Repeat only the lines from the one containing "clip * clip_frame()" through the one containing "obj.matrix_world = world", exactly as written, both ends included.

>> Begin

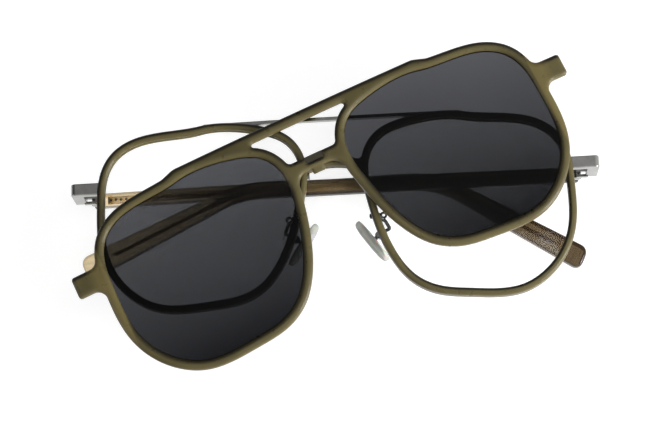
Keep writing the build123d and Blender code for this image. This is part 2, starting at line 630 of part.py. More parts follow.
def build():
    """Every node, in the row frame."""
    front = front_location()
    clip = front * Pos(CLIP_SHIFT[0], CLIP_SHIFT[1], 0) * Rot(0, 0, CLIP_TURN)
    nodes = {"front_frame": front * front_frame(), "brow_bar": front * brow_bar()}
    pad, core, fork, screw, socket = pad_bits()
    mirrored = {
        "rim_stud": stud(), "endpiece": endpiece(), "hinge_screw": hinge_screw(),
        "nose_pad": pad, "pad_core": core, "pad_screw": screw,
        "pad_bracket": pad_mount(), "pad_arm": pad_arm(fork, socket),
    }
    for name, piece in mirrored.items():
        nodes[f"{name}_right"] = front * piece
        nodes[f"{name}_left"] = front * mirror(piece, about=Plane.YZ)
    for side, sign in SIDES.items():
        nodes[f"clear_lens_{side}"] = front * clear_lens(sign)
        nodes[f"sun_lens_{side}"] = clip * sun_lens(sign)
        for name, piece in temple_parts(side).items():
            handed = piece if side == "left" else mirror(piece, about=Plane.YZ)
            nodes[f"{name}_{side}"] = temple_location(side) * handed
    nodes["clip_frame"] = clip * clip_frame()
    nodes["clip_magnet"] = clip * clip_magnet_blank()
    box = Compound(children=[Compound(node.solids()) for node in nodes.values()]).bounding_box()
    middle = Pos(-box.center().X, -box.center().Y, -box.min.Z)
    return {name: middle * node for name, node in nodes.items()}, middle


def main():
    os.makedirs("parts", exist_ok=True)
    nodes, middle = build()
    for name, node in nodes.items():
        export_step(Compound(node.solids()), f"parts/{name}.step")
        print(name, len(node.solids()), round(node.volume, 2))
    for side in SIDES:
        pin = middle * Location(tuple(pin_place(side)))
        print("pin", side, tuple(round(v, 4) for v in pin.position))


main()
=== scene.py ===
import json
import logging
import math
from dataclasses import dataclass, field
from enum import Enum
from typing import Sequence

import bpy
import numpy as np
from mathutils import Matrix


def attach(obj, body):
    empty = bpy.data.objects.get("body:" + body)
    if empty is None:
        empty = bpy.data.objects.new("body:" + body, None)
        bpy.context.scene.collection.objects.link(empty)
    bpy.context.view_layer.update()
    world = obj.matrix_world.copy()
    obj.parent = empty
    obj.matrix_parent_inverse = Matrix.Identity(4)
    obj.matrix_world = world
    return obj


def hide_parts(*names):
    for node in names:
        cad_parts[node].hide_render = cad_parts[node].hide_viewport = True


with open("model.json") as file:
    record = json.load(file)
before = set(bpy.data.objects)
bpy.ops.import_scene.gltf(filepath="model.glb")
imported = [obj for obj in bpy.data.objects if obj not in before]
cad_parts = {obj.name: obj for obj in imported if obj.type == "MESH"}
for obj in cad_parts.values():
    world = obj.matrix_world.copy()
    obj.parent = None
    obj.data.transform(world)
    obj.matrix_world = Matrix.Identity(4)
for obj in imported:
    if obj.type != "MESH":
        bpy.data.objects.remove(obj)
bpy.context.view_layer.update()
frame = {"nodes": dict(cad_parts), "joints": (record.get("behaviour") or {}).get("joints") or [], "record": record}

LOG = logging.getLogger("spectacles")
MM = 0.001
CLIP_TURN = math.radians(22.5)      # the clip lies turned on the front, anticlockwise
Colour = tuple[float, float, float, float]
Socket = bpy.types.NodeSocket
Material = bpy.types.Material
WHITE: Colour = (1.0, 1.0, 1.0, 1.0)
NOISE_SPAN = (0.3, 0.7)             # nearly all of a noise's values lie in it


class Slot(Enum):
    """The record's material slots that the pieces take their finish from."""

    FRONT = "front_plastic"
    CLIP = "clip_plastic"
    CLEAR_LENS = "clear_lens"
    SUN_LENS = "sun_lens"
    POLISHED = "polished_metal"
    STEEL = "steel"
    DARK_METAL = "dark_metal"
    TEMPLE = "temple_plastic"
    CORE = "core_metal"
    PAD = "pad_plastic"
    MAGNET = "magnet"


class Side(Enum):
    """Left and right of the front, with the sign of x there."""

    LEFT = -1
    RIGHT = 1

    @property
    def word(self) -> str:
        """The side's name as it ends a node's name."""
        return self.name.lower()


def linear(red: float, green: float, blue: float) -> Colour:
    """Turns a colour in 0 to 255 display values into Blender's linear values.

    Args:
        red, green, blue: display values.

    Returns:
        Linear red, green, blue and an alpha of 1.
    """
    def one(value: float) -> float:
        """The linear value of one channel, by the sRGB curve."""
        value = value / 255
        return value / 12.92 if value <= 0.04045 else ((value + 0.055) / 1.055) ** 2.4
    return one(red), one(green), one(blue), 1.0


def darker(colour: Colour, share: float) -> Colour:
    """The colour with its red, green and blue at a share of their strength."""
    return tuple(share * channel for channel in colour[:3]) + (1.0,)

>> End

*Full output*.
    nodes["clip_frame"] = clip * clip_frame()
    nodes["clip_magnet"] = clip * clip_magnet_blank()
    box = Compound(children=[Compound(node.solids()) for node in nodes.values()]).bounding_box()
    middle = Pos(-box.center().X, -box.center().Y, -box.min.Z)
    return {name: middle * node for name, node in nodes.items()}, middle


def main():
    os.makedirs("parts", exist_ok=True)
    nodes, middle = build()
    for name, node in nodes.items():
        export_step(Compound(node.solids()), f"parts/{name}.step")
        print(name, len(node.solids()), round(node.volume, 2))
    for side in SIDES:
        pin = middle * Location(tuple(pin_place(side)))
        print("pin", side, tuple(round(v, 4) for v in pin.position))


main()
=== scene.py ===
import json
import logging
import math
from dataclasses import dataclass, field
from enum import Enum
from typing import Sequence

import bpy
import numpy as np
from mathutils import Matrix


def attach(obj, body):
    empty = bpy.data.objects.get("body:" + body)
    if empty is None:
        empty = bpy.data.objects.new("body:" + body, None)
        bpy.context.scene.collection.objects.link(empty)
    bpy.context.view_layer.update()
    world = obj.matrix_world.copy()
    obj.parent = empty
    obj.matrix_parent_inverse = Matrix.Identity(4)
    obj.matrix_world = world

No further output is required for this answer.